Pithy, of the moment, yet weirdly anachronistic, it was the perfect showcase for the shaggy-maned pop star, who sauntered about like James Dean, minus the tortured psyche, belted out a studio-produced single every week in a crushed velvet maroon vest and ducked into flower shops to escape the hysterical teenage girls who would inevitably chase him down the street.
“Man, that’s who I wanna be!” I decided, attempting to emulate Cassidy’s diffident manner and buoyant hair flips.
When I eventually grew up and got a job as a newspaper arts writer, it was inevitable that at some point I would cross paths with my childhood hero.
But Cassidy, in person in 1991, was nothing like the Teflon hair puppet he played on TV.
Funny, insightful and endearingly cynical, yes. But sensitive. Edgy. Conflicted.
He didn’t want this, he told me. He wanted to be a rock star, like Jimi Hendrix. Or a serious actor, like his estranged dad, Jack Cassidy.
The Partridge Family was a lark that somehow got away from him.
“I was burned out from working 18 hours a day, seven days a week for five years,” he said of his 1970 to ’74 run in the spotlight.
That happy-go-lucky airhead we saw on TV asking his mom (real-life stepmom Shirley Jones) for the car keys and butting heads with his TV brother (and off-screen protégé) Danny Bonaduce wasn’t the real Cassidy. Hell, he didn’t even like the music. “The songs I was singing were not songs I would have chosen to sing,” he said with disarming candour.
“They were songs that were chosen for the character in the show. They were good. They were very good records. My taste was a little different, that’s all. Not better, just different.”
Having to sing “Doesn’t Somebody Want to Be Wanted” almost killed him: a wistful ode to loneliness that breaks in the middle for a cheesy spoken interlude.
“That was, when the song was cut, one of the only songs I stood up and said, ‘I’m not gonna do this!’ ” he said. So what happened? “They had to read me the riot act and I said, ‘Nope, I’m still not doin’ it!’ And they said, ‘You’re doing it. You’re doing it because if you don’t do it . . . ’
“And I started to think ‘Oh (bleep), I gotta work with these people for the rest of my life?’ ”
The rest of his life, it turned out, lasted four years, at which time The Partridge Family was cancelled and a relieved Cassidy headed back to semi-obscurity. He popped up now and then — a TV guest spot here, a Broadway performance there — his trademark shaggy mane intact well into the ’80s.
But by the time I ran into him in ’91, his hair was slicked back, his forehead visible and he had, he claimed, put the whole teen idol thing behind him.
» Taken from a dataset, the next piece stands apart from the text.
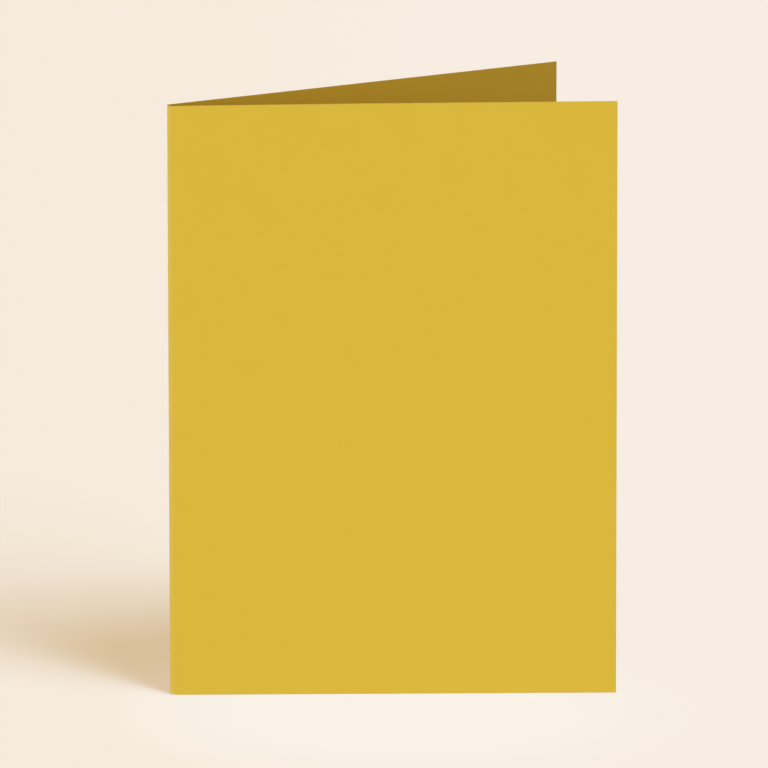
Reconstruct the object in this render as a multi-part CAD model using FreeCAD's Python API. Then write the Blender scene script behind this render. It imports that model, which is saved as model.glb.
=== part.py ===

And yet there were, ahem, discrepancies.
Free at last to embrace his Hendrix roots and follow his sidelined theatrical muse, he instead popped up at a Kitchener nightclub in a fringed leather jacket, pumping out schmalzed-up Partridge hits and swinging his bum for a throng of hysterical women who once had posters of his androgynous face plastered on their lunch boxes.
In the end, I suspect, his early success had simply swallowed him whole, leaving nothing but a faint memory of the David that might have been.
As his 40s turned to his 50s and 60s, and we read about his alcoholism, broken marriages and bouts with depression, it became clear the crazy success of his early years had messed with his head in a way that probably wasn’t recoverable.
When he died last week from organ failure at 67, it marked the end of the imperfect life of a decent guy who achieved something truly monumental that — because it wasn’t who he really was — left him feeling unsatisfied, at odds.
But don’t feel sorry for David Cassidy. “I’ve said this a million times and I’ll sort of put it to bed,” he told me in ’91. “I never hated it. I thoroughly enjoyed the success and the impact that show had. It was a tremendous experience.”